Written exercise
Identify each line holding the string "lifts" and copy it.

Information given
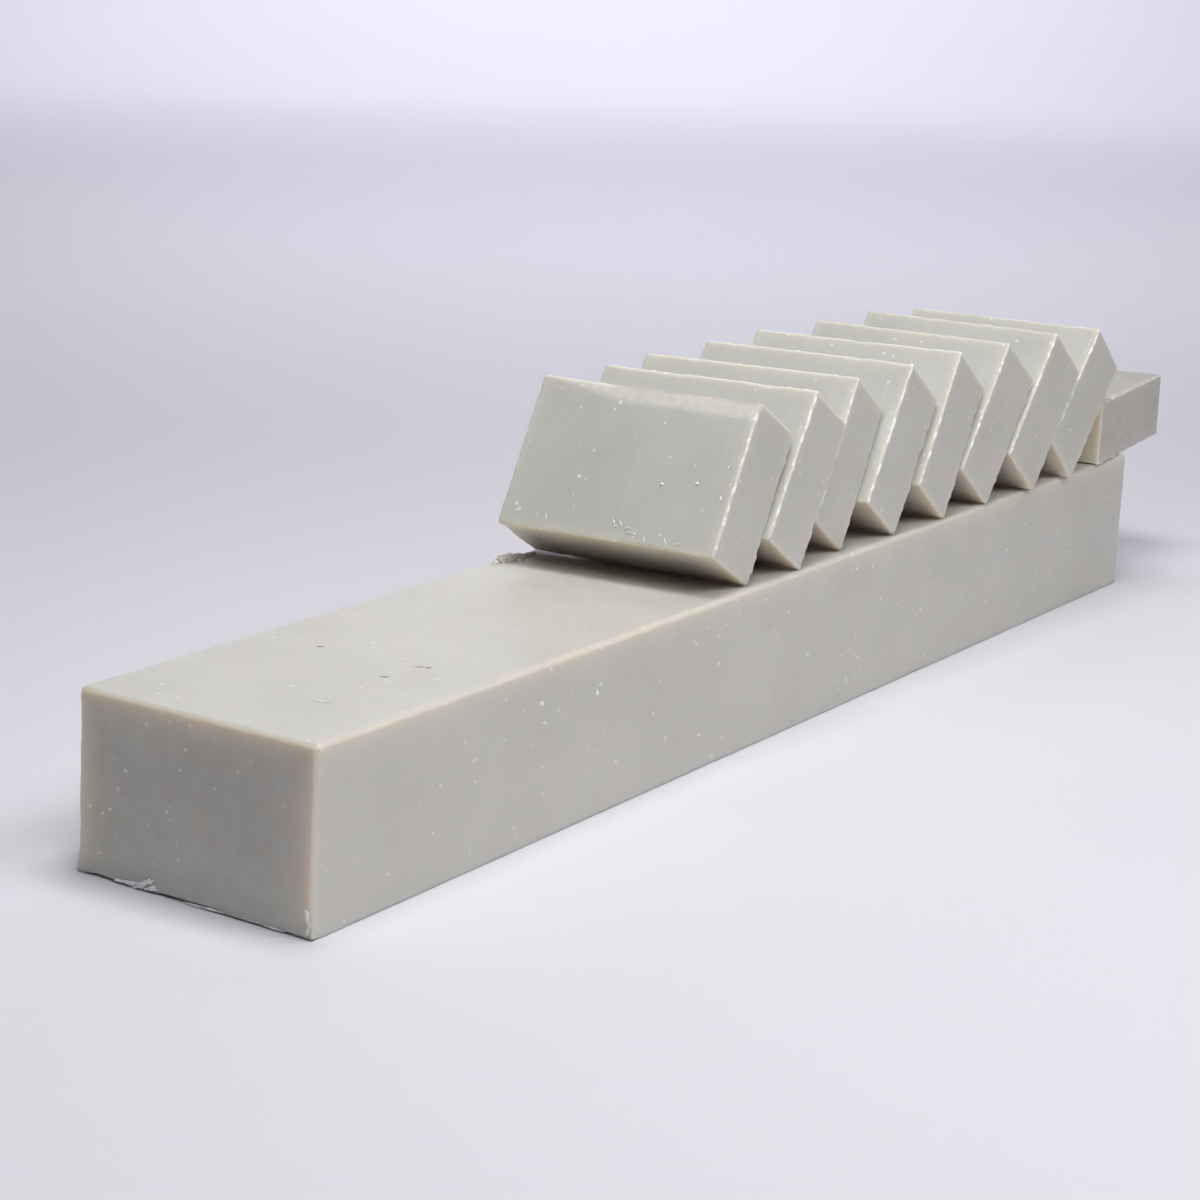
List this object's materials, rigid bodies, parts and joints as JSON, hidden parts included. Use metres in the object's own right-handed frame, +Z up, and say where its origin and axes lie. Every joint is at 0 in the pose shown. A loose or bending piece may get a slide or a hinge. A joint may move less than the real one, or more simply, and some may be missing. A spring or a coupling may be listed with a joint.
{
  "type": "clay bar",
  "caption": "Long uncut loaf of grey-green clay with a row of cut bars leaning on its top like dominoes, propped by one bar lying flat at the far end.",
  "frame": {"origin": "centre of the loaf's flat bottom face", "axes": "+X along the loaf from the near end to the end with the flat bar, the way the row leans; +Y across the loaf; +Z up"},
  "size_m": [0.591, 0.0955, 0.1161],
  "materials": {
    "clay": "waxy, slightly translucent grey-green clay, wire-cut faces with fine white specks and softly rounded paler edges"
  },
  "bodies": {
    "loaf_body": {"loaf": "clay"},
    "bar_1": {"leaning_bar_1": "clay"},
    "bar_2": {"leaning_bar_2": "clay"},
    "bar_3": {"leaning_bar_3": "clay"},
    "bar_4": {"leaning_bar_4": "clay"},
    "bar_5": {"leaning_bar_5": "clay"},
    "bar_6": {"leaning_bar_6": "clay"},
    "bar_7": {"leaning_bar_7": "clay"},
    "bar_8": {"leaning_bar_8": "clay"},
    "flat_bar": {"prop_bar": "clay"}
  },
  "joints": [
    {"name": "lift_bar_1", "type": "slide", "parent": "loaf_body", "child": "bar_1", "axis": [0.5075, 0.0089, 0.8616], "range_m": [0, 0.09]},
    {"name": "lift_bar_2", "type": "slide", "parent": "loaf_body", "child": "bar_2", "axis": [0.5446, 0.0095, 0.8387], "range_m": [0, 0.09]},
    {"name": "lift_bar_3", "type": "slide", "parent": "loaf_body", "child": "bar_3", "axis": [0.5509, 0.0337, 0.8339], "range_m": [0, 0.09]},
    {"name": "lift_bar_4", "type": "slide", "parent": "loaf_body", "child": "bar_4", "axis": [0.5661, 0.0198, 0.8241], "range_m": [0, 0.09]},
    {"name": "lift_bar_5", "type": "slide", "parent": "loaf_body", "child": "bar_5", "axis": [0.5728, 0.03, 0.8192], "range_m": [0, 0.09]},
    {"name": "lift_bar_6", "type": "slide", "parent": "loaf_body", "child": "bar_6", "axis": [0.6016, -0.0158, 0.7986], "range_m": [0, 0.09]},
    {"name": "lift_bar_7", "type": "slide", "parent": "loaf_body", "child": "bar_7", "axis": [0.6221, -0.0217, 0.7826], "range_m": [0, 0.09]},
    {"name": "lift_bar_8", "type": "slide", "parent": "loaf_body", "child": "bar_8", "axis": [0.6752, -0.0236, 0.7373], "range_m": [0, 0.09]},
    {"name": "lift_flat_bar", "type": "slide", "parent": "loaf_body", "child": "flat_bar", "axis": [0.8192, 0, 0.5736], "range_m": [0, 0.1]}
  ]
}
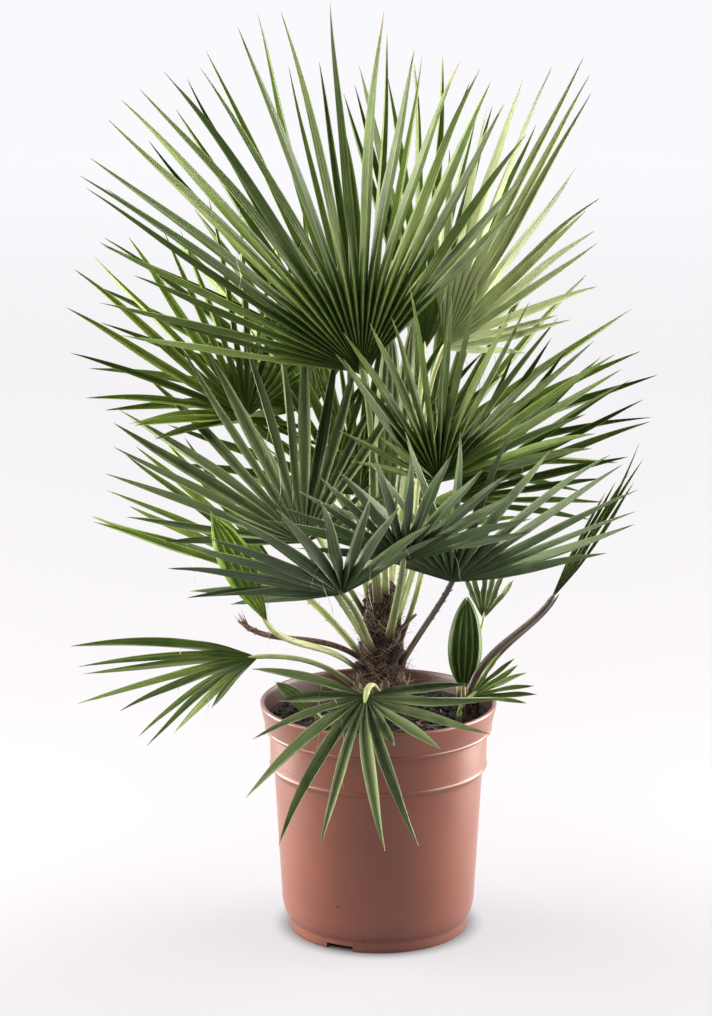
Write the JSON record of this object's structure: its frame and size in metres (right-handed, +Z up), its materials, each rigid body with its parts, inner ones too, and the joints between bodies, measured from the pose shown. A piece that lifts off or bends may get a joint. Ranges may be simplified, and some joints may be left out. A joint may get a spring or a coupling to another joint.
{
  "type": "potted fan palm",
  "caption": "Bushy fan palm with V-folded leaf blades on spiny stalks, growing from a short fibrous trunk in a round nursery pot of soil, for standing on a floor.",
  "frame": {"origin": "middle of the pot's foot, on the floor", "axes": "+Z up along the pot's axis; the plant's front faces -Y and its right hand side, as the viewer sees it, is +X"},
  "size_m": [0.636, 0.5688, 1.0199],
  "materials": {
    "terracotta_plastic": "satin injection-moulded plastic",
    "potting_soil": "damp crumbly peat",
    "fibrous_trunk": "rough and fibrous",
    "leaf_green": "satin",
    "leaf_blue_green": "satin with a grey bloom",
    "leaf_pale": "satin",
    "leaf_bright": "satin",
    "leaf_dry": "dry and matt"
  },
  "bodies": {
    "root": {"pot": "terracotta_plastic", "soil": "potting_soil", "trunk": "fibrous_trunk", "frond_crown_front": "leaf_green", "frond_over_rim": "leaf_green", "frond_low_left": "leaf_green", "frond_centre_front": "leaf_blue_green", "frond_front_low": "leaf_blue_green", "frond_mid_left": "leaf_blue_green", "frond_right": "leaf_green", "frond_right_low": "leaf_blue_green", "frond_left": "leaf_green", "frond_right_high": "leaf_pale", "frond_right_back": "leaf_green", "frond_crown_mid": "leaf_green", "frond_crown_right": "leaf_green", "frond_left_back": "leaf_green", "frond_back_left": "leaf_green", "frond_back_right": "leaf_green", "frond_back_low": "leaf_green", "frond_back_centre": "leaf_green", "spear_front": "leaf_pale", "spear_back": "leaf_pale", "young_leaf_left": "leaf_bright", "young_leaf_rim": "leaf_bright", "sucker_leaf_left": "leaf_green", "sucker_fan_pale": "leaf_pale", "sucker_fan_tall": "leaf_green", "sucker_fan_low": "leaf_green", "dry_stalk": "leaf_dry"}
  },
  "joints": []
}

* * *

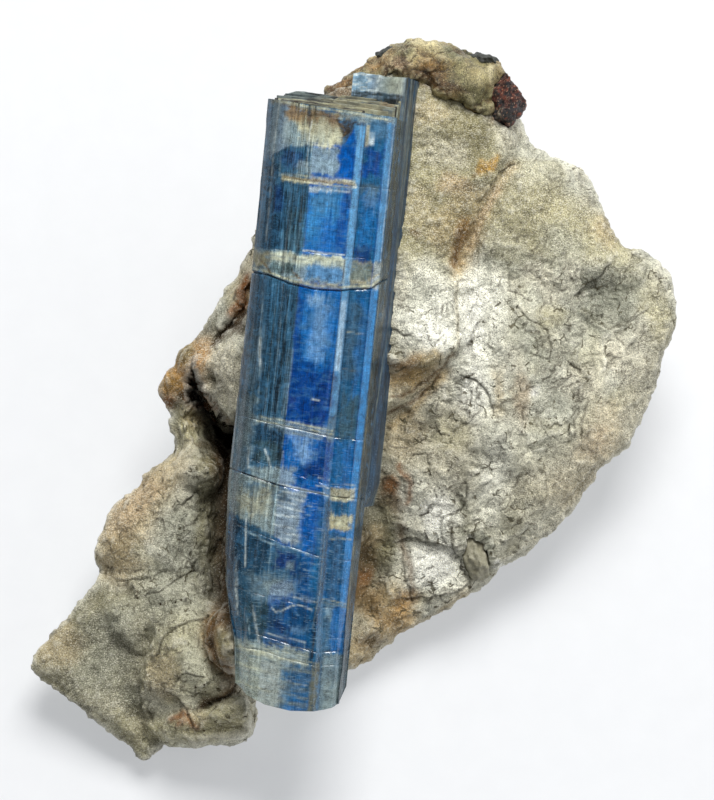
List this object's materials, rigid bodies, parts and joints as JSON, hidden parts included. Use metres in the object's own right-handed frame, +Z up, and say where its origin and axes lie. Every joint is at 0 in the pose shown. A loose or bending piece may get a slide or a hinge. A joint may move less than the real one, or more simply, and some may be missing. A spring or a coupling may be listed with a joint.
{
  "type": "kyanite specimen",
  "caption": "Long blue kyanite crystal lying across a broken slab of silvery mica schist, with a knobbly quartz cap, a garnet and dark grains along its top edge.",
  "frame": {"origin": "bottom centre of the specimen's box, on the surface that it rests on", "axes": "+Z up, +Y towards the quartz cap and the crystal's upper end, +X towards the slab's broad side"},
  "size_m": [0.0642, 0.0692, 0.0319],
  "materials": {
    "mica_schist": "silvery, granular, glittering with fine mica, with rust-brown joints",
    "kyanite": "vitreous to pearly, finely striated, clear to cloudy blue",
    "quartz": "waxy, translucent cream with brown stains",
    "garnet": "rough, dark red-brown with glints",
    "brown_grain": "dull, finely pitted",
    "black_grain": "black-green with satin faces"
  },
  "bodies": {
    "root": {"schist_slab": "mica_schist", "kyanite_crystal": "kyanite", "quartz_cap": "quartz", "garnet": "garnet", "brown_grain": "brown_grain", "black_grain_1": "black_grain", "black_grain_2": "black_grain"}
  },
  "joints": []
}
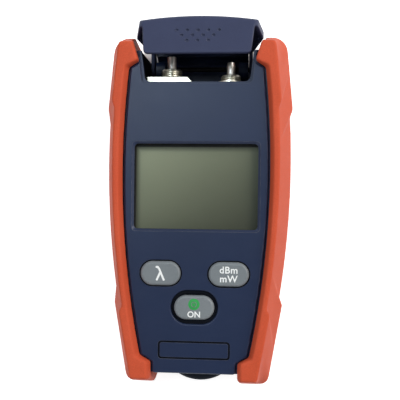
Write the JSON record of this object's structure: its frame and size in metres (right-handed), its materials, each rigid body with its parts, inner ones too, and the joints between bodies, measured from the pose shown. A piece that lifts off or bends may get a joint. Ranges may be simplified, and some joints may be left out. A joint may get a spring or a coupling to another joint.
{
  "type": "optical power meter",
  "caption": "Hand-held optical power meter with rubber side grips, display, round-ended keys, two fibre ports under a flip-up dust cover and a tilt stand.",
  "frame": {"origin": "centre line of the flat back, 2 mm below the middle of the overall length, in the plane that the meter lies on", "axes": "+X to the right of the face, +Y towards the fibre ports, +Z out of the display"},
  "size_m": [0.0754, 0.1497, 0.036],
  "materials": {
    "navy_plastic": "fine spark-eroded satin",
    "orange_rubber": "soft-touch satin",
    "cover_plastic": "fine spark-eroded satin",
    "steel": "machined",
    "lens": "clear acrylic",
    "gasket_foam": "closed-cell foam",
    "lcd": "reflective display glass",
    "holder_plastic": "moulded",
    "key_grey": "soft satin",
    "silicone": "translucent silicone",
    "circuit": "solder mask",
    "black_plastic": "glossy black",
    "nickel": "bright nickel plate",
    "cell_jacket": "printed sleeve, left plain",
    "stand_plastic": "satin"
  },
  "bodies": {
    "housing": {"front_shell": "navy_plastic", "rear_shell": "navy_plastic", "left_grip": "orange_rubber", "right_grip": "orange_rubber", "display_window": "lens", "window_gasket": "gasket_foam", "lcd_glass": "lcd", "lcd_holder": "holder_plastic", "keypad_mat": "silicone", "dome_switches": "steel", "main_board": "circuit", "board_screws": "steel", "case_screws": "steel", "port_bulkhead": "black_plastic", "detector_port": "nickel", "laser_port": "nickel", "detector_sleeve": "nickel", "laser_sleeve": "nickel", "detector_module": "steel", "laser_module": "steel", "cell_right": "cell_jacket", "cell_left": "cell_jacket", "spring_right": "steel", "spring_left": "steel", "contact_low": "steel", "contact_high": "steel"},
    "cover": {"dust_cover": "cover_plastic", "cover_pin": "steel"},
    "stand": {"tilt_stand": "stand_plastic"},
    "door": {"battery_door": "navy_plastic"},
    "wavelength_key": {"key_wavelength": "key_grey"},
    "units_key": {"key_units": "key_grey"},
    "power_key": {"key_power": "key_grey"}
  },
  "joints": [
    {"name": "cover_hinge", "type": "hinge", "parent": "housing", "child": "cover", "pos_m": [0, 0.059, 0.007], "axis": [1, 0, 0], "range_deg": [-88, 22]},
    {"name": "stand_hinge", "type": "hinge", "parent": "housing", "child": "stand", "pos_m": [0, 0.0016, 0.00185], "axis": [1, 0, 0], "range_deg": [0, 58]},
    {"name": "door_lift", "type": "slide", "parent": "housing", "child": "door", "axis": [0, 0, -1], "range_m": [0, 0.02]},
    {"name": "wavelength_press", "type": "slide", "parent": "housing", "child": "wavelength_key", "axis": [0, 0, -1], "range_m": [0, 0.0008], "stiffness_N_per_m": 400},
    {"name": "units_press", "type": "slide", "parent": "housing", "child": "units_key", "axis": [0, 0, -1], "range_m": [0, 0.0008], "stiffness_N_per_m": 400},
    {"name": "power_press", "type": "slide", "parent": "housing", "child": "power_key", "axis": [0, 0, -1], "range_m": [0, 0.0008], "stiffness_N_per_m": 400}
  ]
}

The output
Write the JSON record of this object's structure: its frame and size in metres (right-handed, +Z up), its materials, each rigid body with its parts, inner ones too, and the joints between bodies, measured from the pose shown. A piece that lifts off or bends may get a joint. Ranges may be simplified, and some joints may be left out. A joint may get a spring or a coupling to another joint.
Write the JSON record of this object's structure: its frame and size in metres (right-handed), its materials, each rigid body with its parts, inner ones too, and the joints between bodies, measured from the pose shown. A piece that lifts off or bends may get a joint. Ranges may be simplified, and some joints may be left out. A joint may get a spring or a coupling to another joint.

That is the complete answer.